• What to do: Transcribe the stretch of entries below from the line with "make_front_legs()" through the line with "# Floor and light", exactly and with both ends included; leave out all other lines.

○ ○ ○ ○

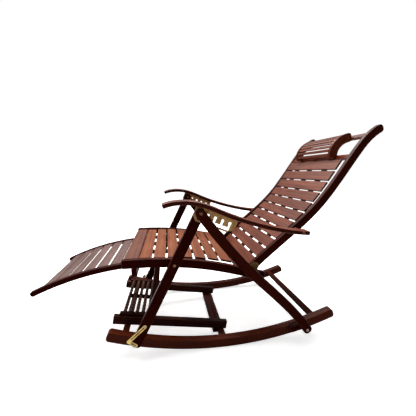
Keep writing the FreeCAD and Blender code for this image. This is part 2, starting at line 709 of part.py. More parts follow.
def make_back():
    points = back_rail_points()
    curve = curve_through(points)
    end_round = BACK_RAIL_DEPTH * END_ROUND_SHARE
    rail = curved_board(points, BACK_RAIL_DEPTH, BACK_RAIL_INNER, BOARD_THICK, end_round)
    hole = pin(back_pivot, BOLT_RADIUS + PIN_CLEARANCE, BACK_RAIL_INNER, BACK_RAIL_OUTER)
    arm_bolt = make_arm_bolt()
    arm_hole = pin(arm_pivot, BOLT_RADIUS + PIN_CLEARANCE, BACK_RAIL_INNER, BACK_RAIL_OUTER)
    save_pair("back_rail", rail.cut(Part.makeCompound([hole, arm_hole])))
    save_both("arm_pivot_bolts", [arm_bolt])
    row = {
        "first": BACK_SLAT_START, "pitch": BACK_SLAT_PITCH, "count": BACK_SLAT_COUNT,
        "width": BACK_SLAT_WIDTH, "half": BACK_SLAT_HALF,
        "low": BACK_PROUD_LOW, "high": BACK_PROUD_HIGH,
    }
    slats = make_slats(curve, row)
    bar_rise = panel_height(row, BACK_BAR_DISTANCE) - SLAT_THICK
    low_bar = cross_bar(curve, BACK_BAR_DISTANCE, bar_rise, CROSS_BAR_WIDTH, CROSS_BAR_THICK,
                        BACK_RAIL_INNER)
    lower_bar = head_bar(curve, LOWER_HEAD_BAR)
    upper_bar = head_bar(curve, UPPER_HEAD_BAR)
    batten_end = LOWER_HEAD_BAR - HEAD_BAR_WIDTH / 2
    battens = make_battens(curve, row, BACK_BAR_DISTANCE, batten_end, slats + [low_bar, lower_bar])
    save("back_slats", slats)
    save("low_back_bar", [low_bar])
    save("lower_head_bar", [lower_bar])
    save("upper_head_bar", [upper_bar])
    save("back_battens", battens)
    make_pillow(curve, [lower_bar, upper_bar])


def head_bar(curve, distance):
    return cross_bar(curve, distance, HEAD_BAR_RISE, HEAD_BAR_WIDTH, HEAD_BAR_THICK, BACK_RAIL_INNER)


def make_pillow(curve, bars):
    """Arched side plates and thin slats between the two head bars."""
    low = station(curve, LOWER_HEAD_BAR, HEAD_BAR_RISE)[0]
    high = station(curve, UPPER_HEAD_BAR, HEAD_BAR_RISE)[0]
    line = (high - low).normalize()
    span = low.distanceToPoint(high)
    stations = [(-span * 0.08, PILLOW_RISE * 0.25), (span * 0.17, PILLOW_RISE * 0.9),
                (span * 0.5, PILLOW_RISE), (span * 0.76, PILLOW_RISE * 0.68), (span, 0)]
    arch = bowed(low, line, stations)
    plate_inner = PILLOW_HALF_WIDTH - PILLOW_PLATE_THICK
    plate = curved_board(arch, PILLOW_PLATE_DEPTH, plate_inner, PILLOW_PLATE_THICK, PILLOW_END_ROUND)
    save_pair("pillow_plate", largest(plate.cut(Part.makeCompound(bars))))
    arch_curve = curve_through(arch)
    length = arch_curve.length()
    slats = []
    for index in range(PILLOW_SLAT_COUNT):
        distance = length * (index + 0.9) / (PILLOW_SLAT_COUNT + 0.8)
        middle, direction = station(arch_curve, distance, PILLOW_PLATE_DEPTH / 2 - PILLOW_SLAT_DROP)
        slats.append(plank(middle, direction, PILLOW_SLAT_WIDTH, PILLOW_SLAT_THICK,
                           -plate_inner, plate_inner, SLAT_ROUND))
    save("pillow_slats", slats)


def make_hinge_plates():
    """Brass plate on each back rail's lower end, in the gap beside the seat rail."""
    thick = LAYER_GAP - 2 * SEATED_GAP
    inner = BACK_RAIL_OUTER + SEATED_GAP
    end = back_pivot + back_line * HINGE_PLATE_LENGTH
    plate = rounded_strip(back_pivot, end, BACK_RAIL_DEPTH / 2, inner, thick)
    hole = pin(back_pivot, BOLT_RADIUS + PIN_CLEARANCE, inner, inner + thick)
    save_both("back_hinge_plates", [plate.cut(hole)])


def make_arm_bolt():
    """Bolt from the back rail through its sleeve to the armrest's outer side."""
    nut_face = BACK_RAIL_INNER - SEATED_GAP
    head_face = ARM_OUTER + SEATED_GAP
    shank = pin(arm_pivot, BOLT_RADIUS, nut_face, head_face)
    nut = pin(arm_pivot, BOLT_HEAD_RADIUS, nut_face - BOLT_HEAD_THICK, nut_face)
    sleeve = pin(arm_pivot, SLEEVE_RADIUS, BACK_RAIL_OUTER + SEATED_GAP, ARM_INNER - SEATED_GAP)
    head = pin(arm_pivot, BOLT_HEAD_RADIUS, head_face, head_face + BOLT_HEAD_THICK)
    return shank.fuse([nut, sleeve, head]).removeSplitter()


def arm_points():
    stations = [(-ARM_REAR_REACH, -ARM_BOW * 0.12), (0, 0), (ARM_LENGTH * 0.2, ARM_BOW * 0.15),
                (ARM_LENGTH * 0.4, -ARM_BOW * 0.03), (ARM_LENGTH * 0.6, -ARM_BOW * 0.53),
                (ARM_LENGTH * 0.76, -ARM_BOW), (ARM_LENGTH * 0.88, -ARM_BOW * 0.85), (ARM_LENGTH, 0)]
    return bowed(arm_pivot, arm_line, stations)


def make_armrests():
    arm = curved_board(arm_points(), ARM_THICK, ARM_INNER, ARM_WIDTH, ARM_END_ROUND)
    plate = make_notch_plate().cut(arm)
    save_pair("notch_plate", largest(plate))
    hole = pin(arm_pivot, BOLT_RADIUS + PIN_CLEARANCE, ARM_INNER, ARM_OUTER)
    save_pair("armrest", arm.cut(hole))


def make_notch_plate():
    """Brass plate whose row of notches hangs on the top pivot's pin."""
    line = heading(NOTCH_LINE_ANGLE)
    up = upward(line)
    low = -NOTCH_DEPTH - WINDOW_HEIGHT - PLATE_BAR
    last = (NOTCH_COUNT - 1) * NOTCH_PITCH
    corners = [
        top_pivot - line * PLATE_FRONT_REACH + up * PLATE_TOP_REACH,
        top_pivot - line * PLATE_FRONT_REACH + up * (low + PLATE_CORNER),
        top_pivot - line * (PLATE_FRONT_REACH - PLATE_CORNER) + up * low,
        top_pivot + line * (last + PLATE_REAR_REACH - PLATE_CORNER * 1.7) + up * low,
        top_pivot + line * (last + PLATE_REAR_REACH) + up * (low + PLATE_CORNER),
        top_pivot + line * (last + PLATE_REAR_REACH) + up * PLATE_TOP_REACH,
    ]
    edges = [Part.makeLine(corners[index - 1], corner) for index, corner in enumerate(corners)]
    plate = extruded(edges, NOTCH_PLATE_INNER, NOTCH_PLATE_THICK)
    cuts = []
    middle_height = -NOTCH_DEPTH - WINDOW_HEIGHT / 2
    window_start = top_pivot + up * middle_height
    window_end = top_pivot + line * last + up * middle_height
    cuts.append(rounded_strip(window_start, window_end, WINDOW_HEIGHT / 2,
                              NOTCH_PLATE_INNER, NOTCH_PLATE_THICK))
    for index in range(NOTCH_COUNT):
        head = top_pivot + line * (index * NOTCH_PITCH)
        cuts.append(pin(head, NOTCH_RADIUS, NOTCH_PLATE_INNER, NOTCH_PLATE_OUTER))
        cuts.append(rounded_strip(head, head + up * middle_height, NOTCH_NECK / 2,
                                  NOTCH_PLATE_INNER, NOTCH_PLATE_THICK))
    return plate.cut(Part.makeCompound(cuts))


def footrest_centre():
    return flat(FOOTREST_ARC_TOP) - Vector(0, 0, FOOTREST_RADIUS)


def footrest_point(distance, offset=0.0):
    """Point a distance from the footrest's tip along its arc."""
    tip = math.asin((FOOTREST_TIP_X - FOOTREST_ARC_TOP[0]) / FOOTREST_RADIUS)
    turn = tip + distance / FOOTREST_RADIUS
    out = Vector(math.sin(turn), 0, math.cos(turn))
    return footrest_centre() + out * (FOOTREST_RADIUS + offset), Vector(out.z, 0, -out.x)


def make_footrest():
    half = FOOTREST_RAIL_DEPTH / 2
    low = [footrest_point(distance, -half)[0] for distance in (0, FOOTREST_LENGTH / 2, FOOTREST_LENGTH)]
    high = [footrest_point(distance, half)[0] for distance in (0, FOOTREST_LENGTH / 2, FOOTREST_LENGTH)]
    inner = FOOTREST_HALF_WIDTH - BOARD_THICK
    save_pair("footrest_rail", arc_board(low, high, inner, BOARD_THICK, half * 0.85))
    slats = []
    for index in range(FOOTREST_SLAT_COUNT):
        distance = FOOTREST_SLAT_START + index * FOOTREST_SLAT_PITCH
        middle, direction = footrest_point(distance, half - FOOTREST_SLAT_DROP)
        slat = plank(middle, direction, FOOTREST_SLAT_WIDTH, FOOTREST_SLAT_THICK, -inner, inner, 0)
        slats.append(round_long_edges(slat, SLAT_ROUND))
    save("footrest_slats", slats)
    bar_middle, bar_direction = footrest_point(HANGER_REACH, -half - SEATED_GAP)
    bar = plank(bar_middle, bar_direction, HANGER_WIDTH, FOOTREST_BAR_THICK,
                -SEAT_RAIL_OUTER, SEAT_RAIL_OUTER, 0)
    bar = round_long_edges(bar, SLAT_ROUND)
    save("footrest_bar", [bar])
    stop_distance = HANGER_REACH + (HANGER_WIDTH + FOOTREST_STOP_WIDTH) / 2 + 2 * SEATED_GAP
    stop_middle, stop_direction = footrest_point(stop_distance, FOOTREST_STOP_DEPTH / 2 - half)
    stop = plank(stop_middle, stop_direction, FOOTREST_STOP_WIDTH, FOOTREST_STOP_DEPTH, -inner, inner, 0)
    save("footrest_stop_bar", [stop.cut(Part.makeCompound(slats))])
    make_hangers(bar_middle, bar)


def make_hangers(bar_middle, bar):
    """Blocks under the seat rails that hold the bar the footrest slides on."""
    rail = board_blank(seat_rail_points(), SEAT_RAIL_DEPTH + 2 * HANGER_GAP, SEAT_RAIL_INNER, BOARD_THICK)
    top = Vector(bar_middle.x, 0, bar_middle.z + HANGER_RISE)
    block = plank(top, Vector(1, 0, 0), HANGER_WIDTH, HANGER_RISE + FOOTREST_BAR_THICK, SEAT_RAIL_INNER,
                  SEAT_RAIL_OUTER, 0)
    pieces = block.cut(Part.makeCompound([rail, bar])).Solids
    below = [piece for piece in pieces if piece.BoundBox.ZMin < bar_middle.z + HANGER_RISE / 2]
    save_both("footrest_hangers", [max(below, key=lambda piece: piece.Volume)])


os.makedirs("parts", exist_ok=True)
board_rise = make_base()
make_massager(board_rise)
make_rear_legs()
make_front_legs()
save_pair("foot_latch", make_latch())
make_seat()
make_footrest()
make_hinge_plates()
make_back()
make_armrests()
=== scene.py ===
import math

import bmesh
import bpy
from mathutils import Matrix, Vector
from mathutils.bvhtree import BVHTree


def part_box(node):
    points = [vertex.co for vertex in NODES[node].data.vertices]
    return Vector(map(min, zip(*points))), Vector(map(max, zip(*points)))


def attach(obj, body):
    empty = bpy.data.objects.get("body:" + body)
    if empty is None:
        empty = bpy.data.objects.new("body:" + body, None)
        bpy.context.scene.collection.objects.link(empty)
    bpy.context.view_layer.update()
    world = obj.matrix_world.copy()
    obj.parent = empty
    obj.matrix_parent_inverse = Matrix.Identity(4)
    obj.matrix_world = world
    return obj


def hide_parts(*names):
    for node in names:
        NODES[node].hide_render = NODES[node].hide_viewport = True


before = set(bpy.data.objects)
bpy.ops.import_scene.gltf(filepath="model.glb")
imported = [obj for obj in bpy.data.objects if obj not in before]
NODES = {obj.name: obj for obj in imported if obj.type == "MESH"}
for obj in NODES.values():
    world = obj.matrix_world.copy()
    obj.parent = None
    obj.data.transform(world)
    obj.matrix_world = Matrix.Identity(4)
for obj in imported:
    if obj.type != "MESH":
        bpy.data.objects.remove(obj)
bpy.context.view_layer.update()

# Looks of the folding rocking recliner. Sizes are in metres, except where a comment
# says millimetres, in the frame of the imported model: +X towards the head, +Z up,
# the same on both sides of Y = 0.

SIDES = ("_right", "_left")


# Camera

camera_data = bpy.data.cameras.new("camera")
camera_data.sensor_width = 36.0
camera_data.lens = 20.04
camera_data.shift_x = 0.0031
camera_data.shift_y = 0.0005
camera_data.clip_start = 0.05
camera_data.clip_end = 60.0
camera = bpy.data.objects.new("camera", camera_data)
camera.location = (-0.1972, -1.195, 0.7845)
camera.rotation_euler = (math.radians(81.135), 0.0, math.radians(-9.443))
bpy.context.scene.collection.objects.link(camera)
bpy.context.scene.camera = camera


# Floor and light

FLOOR_HALF = 14.0
FLOOR_DROP = 0.0004
FLOOR_GREY = (0.86, 0.86, 0.86, 1)
# The floor's glow to the camera near its middle, and the distances from there
# between which it rises to white.
FLOOR_LIFT = 0.7
LIFT_START = 0.9
LIFT_END = 3.2
ROOM_LIGHT = 0.15
ROOM_COLOUR = (0.96, 0.98, 1.0, 1)
WHITE = (1, 1, 1, 1)


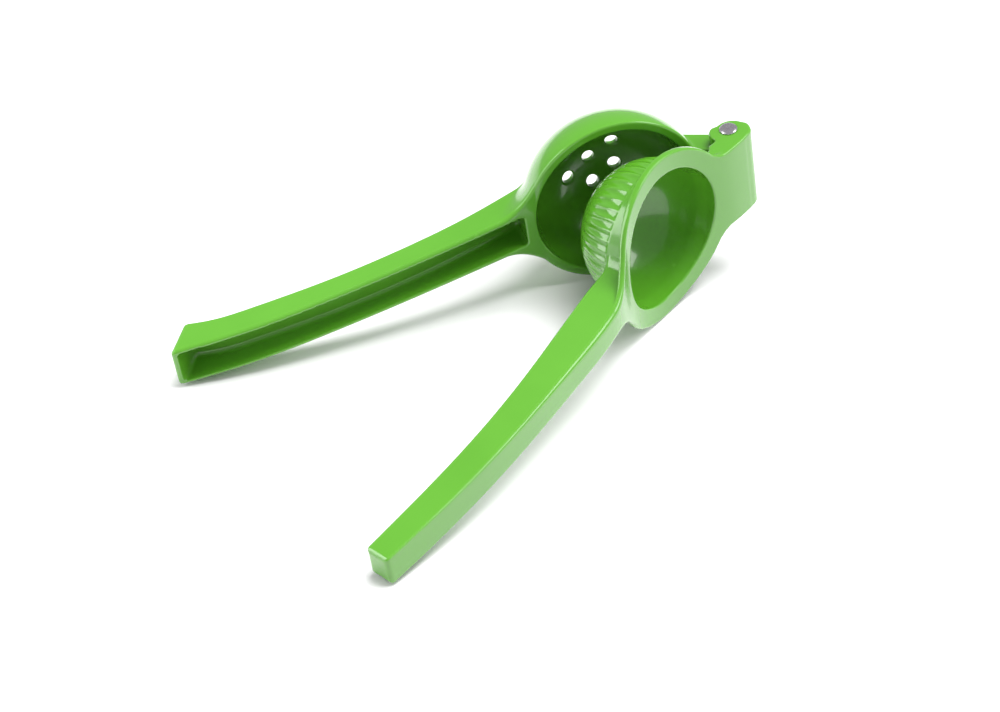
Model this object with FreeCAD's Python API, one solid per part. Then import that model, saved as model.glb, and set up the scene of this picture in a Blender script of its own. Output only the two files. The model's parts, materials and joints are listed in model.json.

○ ○ ○ ○

• Result for this task:
make_front_legs()
save_pair("foot_latch", make_latch())
make_seat()
make_footrest()
make_hinge_plates()
make_back()
make_armrests()
=== scene.py ===
import math

import bmesh
import bpy
from mathutils import Matrix, Vector
from mathutils.bvhtree import BVHTree


def part_box(node):
    points = [vertex.co for vertex in NODES[node].data.vertices]
    return Vector(map(min, zip(*points))), Vector(map(max, zip(*points)))


def attach(obj, body):
    empty = bpy.data.objects.get("body:" + body)
    if empty is None:
        empty = bpy.data.objects.new("body:" + body, None)
        bpy.context.scene.collection.objects.link(empty)
    bpy.context.view_layer.update()
    world = obj.matrix_world.copy()
    obj.parent = empty
    obj.matrix_parent_inverse = Matrix.Identity(4)
    obj.matrix_world = world
    return obj


def hide_parts(*names):
    for node in names:
        NODES[node].hide_render = NODES[node].hide_viewport = True


before = set(bpy.data.objects)
bpy.ops.import_scene.gltf(filepath="model.glb")
imported = [obj for obj in bpy.data.objects if obj not in before]
NODES = {obj.name: obj for obj in imported if obj.type == "MESH"}
for obj in NODES.values():
    world = obj.matrix_world.copy()
    obj.parent = None
    obj.data.transform(world)
    obj.matrix_world = Matrix.Identity(4)
for obj in imported:
    if obj.type != "MESH":
        bpy.data.objects.remove(obj)
bpy.context.view_layer.update()

# Looks of the folding rocking recliner. Sizes are in metres, except where a comment
# says millimetres, in the frame of the imported model: +X towards the head, +Z up,
# the same on both sides of Y = 0.

SIDES = ("_right", "_left")


# Camera

camera_data = bpy.data.cameras.new("camera")
camera_data.sensor_width = 36.0
camera_data.lens = 20.04
camera_data.shift_x = 0.0031
camera_data.shift_y = 0.0005
camera_data.clip_start = 0.05
camera_data.clip_end = 60.0
camera = bpy.data.objects.new("camera", camera_data)
camera.location = (-0.1972, -1.195, 0.7845)
camera.rotation_euler = (math.radians(81.135), 0.0, math.radians(-9.443))
bpy.context.scene.collection.objects.link(camera)
bpy.context.scene.camera = camera


# Floor and light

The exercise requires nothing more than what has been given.